§ **Aim**: Take the data below and extract the lines from the one with "body_tube();" to the one with "from mathutils import", inclusive, exactly as written.
━━━━━━━━━━━━━━━━━━━━
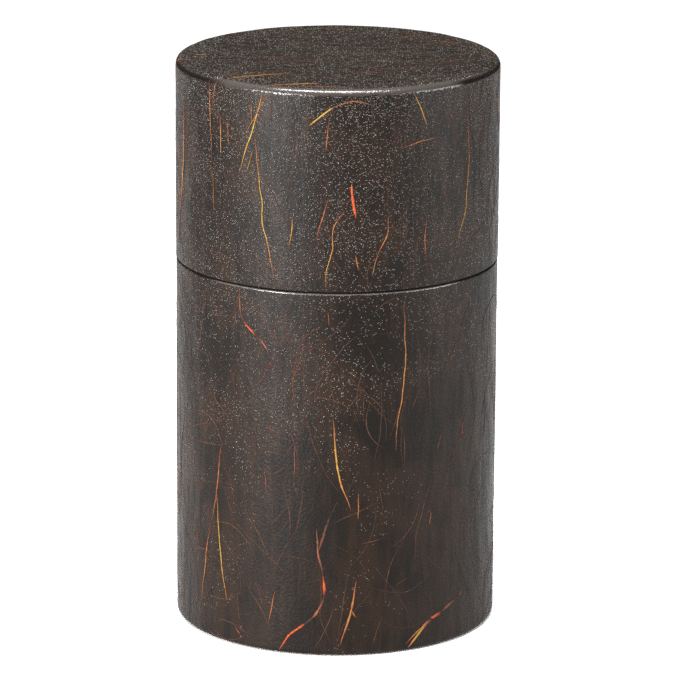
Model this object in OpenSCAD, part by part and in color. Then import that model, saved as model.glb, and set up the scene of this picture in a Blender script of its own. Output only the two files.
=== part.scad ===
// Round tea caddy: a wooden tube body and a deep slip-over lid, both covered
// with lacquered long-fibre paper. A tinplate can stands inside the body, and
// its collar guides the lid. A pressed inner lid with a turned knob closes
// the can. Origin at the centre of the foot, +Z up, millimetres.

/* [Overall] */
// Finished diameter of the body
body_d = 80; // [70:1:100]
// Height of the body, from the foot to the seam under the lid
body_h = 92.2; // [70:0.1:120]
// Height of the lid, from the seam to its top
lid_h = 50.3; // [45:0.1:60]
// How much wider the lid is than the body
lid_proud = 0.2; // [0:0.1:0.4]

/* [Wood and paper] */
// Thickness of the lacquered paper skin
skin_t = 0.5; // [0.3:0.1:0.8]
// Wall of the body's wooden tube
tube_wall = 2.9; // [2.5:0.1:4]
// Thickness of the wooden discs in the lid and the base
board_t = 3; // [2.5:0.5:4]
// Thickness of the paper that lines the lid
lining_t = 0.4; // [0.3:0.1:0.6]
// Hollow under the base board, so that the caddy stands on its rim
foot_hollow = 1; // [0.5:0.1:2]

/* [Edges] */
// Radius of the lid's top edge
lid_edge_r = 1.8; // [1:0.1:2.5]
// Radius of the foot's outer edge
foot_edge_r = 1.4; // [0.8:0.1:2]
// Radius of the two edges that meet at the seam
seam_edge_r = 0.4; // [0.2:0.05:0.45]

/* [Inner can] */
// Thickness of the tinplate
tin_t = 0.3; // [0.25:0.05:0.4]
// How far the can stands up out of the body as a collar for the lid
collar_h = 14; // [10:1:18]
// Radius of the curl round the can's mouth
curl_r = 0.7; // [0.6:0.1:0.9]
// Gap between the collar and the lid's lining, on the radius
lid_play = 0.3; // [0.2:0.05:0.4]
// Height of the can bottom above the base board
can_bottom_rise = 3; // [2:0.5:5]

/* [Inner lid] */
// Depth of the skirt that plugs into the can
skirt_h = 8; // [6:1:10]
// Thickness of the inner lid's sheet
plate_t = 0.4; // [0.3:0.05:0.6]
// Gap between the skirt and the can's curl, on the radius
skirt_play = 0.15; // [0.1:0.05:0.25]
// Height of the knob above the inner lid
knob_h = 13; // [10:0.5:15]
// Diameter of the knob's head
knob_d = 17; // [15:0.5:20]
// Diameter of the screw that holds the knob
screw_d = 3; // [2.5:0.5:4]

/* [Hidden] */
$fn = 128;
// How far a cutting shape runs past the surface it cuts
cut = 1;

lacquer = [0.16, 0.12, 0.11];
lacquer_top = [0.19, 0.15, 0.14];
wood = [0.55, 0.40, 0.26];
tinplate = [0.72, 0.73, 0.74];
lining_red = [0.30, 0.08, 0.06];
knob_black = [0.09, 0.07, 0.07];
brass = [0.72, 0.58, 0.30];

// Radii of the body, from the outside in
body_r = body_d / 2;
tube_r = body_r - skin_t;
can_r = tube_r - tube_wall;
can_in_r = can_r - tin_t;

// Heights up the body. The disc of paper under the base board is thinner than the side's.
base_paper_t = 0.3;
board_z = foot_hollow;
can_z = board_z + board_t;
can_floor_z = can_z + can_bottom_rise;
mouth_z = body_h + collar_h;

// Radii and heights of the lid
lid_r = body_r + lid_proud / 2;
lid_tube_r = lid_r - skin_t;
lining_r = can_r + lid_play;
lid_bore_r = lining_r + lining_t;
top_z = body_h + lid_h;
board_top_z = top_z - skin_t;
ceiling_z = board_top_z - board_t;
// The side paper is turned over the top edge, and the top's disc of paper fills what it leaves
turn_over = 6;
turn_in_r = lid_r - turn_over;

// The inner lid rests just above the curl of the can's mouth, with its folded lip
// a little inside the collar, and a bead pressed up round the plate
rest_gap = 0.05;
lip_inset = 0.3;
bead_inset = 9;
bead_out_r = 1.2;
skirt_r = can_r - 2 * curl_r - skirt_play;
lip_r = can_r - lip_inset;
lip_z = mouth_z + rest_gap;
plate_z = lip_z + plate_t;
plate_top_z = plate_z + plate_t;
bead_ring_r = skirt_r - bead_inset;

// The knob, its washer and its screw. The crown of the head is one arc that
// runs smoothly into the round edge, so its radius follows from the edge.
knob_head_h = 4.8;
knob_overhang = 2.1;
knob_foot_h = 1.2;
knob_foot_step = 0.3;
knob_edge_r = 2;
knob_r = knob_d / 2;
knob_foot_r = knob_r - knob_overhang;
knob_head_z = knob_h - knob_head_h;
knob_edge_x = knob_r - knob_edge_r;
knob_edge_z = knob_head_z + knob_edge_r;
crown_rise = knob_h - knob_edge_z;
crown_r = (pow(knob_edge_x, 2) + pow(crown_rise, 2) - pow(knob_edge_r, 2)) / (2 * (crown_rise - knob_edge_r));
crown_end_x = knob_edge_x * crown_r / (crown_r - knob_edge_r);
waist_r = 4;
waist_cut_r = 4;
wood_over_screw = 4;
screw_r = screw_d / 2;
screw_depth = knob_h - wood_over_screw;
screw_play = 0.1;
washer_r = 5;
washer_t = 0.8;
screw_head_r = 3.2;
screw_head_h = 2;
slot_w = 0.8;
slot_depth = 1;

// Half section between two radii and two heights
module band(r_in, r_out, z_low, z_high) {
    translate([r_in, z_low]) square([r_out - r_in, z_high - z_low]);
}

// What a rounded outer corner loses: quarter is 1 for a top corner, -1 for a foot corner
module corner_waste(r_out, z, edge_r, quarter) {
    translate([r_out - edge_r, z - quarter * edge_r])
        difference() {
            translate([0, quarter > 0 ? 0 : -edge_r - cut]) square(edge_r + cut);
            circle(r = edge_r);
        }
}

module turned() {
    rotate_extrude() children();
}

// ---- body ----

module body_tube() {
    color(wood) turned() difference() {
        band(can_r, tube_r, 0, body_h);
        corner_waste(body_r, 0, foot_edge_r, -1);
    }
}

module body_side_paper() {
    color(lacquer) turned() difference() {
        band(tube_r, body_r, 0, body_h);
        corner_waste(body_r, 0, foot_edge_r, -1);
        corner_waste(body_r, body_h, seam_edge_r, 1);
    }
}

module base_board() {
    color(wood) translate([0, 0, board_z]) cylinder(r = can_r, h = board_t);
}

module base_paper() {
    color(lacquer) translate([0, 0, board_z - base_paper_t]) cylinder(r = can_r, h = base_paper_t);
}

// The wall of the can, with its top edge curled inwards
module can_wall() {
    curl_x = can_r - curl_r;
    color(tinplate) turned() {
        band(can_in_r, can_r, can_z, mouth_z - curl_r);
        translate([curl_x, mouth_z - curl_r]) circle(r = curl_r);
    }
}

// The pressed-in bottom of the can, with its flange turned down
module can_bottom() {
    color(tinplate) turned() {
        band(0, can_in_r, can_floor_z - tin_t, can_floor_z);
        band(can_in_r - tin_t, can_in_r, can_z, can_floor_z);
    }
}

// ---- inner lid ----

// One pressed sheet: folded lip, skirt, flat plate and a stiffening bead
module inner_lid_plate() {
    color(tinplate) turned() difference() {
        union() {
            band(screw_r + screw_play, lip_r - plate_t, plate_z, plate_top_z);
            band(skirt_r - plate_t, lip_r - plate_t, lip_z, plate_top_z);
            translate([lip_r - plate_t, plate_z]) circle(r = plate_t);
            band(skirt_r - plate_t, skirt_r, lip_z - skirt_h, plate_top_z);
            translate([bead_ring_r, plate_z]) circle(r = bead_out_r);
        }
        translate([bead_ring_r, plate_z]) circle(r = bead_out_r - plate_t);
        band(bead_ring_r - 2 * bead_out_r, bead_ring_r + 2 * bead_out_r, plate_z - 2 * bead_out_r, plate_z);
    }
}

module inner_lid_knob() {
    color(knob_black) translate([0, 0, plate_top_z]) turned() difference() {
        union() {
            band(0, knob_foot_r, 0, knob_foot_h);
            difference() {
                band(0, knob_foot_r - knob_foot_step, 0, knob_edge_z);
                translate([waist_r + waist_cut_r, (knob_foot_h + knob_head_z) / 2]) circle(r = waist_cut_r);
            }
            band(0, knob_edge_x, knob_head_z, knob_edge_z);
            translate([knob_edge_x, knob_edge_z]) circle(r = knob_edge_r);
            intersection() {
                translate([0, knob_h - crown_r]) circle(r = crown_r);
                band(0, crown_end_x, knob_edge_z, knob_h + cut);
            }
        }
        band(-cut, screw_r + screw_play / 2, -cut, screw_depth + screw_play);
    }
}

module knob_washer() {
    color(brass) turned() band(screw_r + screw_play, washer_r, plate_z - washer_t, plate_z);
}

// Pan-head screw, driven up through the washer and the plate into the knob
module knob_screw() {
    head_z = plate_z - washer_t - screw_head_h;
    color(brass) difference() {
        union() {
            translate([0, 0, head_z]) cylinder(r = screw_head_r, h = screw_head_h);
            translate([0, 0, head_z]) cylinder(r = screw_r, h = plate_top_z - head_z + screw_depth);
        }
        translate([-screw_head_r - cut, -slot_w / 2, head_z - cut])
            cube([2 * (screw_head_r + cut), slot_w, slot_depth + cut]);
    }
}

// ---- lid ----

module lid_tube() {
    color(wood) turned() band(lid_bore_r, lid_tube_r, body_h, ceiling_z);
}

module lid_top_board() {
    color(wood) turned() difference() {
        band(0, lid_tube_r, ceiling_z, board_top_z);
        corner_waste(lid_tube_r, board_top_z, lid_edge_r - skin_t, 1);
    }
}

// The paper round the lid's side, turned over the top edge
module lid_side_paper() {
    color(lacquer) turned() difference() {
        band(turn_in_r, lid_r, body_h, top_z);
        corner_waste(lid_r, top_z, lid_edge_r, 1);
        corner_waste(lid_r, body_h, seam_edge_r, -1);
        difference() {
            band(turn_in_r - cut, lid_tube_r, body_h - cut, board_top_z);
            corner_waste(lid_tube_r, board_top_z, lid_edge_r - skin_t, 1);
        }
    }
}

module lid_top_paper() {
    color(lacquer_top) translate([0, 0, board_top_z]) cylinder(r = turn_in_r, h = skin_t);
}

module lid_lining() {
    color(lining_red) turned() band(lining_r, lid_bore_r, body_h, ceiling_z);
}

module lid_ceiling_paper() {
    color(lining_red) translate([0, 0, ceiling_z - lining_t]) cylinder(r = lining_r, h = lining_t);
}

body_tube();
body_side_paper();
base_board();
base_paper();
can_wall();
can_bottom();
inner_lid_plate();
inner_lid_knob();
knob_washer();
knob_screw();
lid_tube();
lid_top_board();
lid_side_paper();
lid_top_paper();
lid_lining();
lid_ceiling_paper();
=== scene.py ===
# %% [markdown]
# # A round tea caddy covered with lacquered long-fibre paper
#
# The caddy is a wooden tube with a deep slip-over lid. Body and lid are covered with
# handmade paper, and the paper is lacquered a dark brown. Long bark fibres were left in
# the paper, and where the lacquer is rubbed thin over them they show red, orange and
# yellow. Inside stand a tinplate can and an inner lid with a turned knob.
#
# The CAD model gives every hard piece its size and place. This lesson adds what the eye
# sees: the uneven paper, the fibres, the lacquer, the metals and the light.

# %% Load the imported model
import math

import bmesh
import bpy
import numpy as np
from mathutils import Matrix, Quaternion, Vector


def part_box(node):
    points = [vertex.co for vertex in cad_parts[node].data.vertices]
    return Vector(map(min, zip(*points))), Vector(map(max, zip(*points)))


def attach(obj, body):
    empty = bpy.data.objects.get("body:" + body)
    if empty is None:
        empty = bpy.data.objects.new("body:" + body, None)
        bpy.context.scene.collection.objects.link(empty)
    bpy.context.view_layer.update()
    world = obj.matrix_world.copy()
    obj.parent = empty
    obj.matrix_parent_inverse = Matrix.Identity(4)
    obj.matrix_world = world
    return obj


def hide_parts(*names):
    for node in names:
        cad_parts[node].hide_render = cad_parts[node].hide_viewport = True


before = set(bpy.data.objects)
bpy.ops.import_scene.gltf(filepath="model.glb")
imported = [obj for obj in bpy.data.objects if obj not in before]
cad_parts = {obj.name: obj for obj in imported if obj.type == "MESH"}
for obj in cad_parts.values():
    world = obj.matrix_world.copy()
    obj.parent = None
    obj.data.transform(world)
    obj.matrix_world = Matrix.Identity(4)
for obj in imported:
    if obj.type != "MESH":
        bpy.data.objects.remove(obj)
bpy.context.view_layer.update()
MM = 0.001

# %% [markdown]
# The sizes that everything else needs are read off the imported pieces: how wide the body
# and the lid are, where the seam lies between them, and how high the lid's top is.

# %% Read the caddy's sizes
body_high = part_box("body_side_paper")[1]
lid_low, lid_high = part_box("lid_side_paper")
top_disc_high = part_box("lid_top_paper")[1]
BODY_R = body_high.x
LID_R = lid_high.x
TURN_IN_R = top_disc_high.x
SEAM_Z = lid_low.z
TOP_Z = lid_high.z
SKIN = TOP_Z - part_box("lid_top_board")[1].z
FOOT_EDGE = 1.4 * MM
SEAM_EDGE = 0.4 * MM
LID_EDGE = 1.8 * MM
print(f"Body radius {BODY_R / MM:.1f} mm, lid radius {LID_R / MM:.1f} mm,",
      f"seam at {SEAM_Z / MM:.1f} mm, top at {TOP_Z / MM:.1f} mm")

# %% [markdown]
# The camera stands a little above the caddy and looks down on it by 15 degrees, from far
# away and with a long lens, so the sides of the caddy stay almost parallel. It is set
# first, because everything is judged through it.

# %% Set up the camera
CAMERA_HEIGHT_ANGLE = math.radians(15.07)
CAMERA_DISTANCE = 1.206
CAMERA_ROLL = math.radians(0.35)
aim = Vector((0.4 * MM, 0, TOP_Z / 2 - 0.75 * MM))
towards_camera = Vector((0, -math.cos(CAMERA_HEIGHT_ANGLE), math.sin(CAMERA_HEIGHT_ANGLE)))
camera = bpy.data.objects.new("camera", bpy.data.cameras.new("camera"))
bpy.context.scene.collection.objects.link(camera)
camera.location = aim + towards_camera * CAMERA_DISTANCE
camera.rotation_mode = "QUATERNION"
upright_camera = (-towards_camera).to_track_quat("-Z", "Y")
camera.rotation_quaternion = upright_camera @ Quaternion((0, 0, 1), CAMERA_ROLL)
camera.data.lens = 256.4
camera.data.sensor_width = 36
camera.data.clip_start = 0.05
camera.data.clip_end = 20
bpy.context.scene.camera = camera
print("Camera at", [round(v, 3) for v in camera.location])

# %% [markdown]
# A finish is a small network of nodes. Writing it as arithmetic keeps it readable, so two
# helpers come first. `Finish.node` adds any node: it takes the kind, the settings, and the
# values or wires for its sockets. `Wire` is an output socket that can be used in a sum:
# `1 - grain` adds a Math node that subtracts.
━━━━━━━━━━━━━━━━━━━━
§ **Result for this exercise**:
body_tube();
body_side_paper();
base_board();
base_paper();
can_wall();
can_bottom();
inner_lid_plate();
inner_lid_knob();
knob_washer();
knob_screw();
lid_tube();
lid_top_board();
lid_side_paper();
lid_top_paper();
lid_lining();
lid_ceiling_paper();
=== scene.py ===
# %% [markdown]
# # A round tea caddy covered with lacquered long-fibre paper
#
# The caddy is a wooden tube with a deep slip-over lid. Body and lid are covered with
# handmade paper, and the paper is lacquered a dark brown. Long bark fibres were left in
# the paper, and where the lacquer is rubbed thin over them they show red, orange and
# yellow. Inside stand a tinplate can and an inner lid with a turned knob.
#
# The CAD model gives every hard piece its size and place. This lesson adds what the eye
# sees: the uneven paper, the fibres, the lacquer, the metals and the light.

# %% Load the imported model
import math

import bmesh
import bpy
import numpy as np
from mathutils import Matrix, Quaternion, Vector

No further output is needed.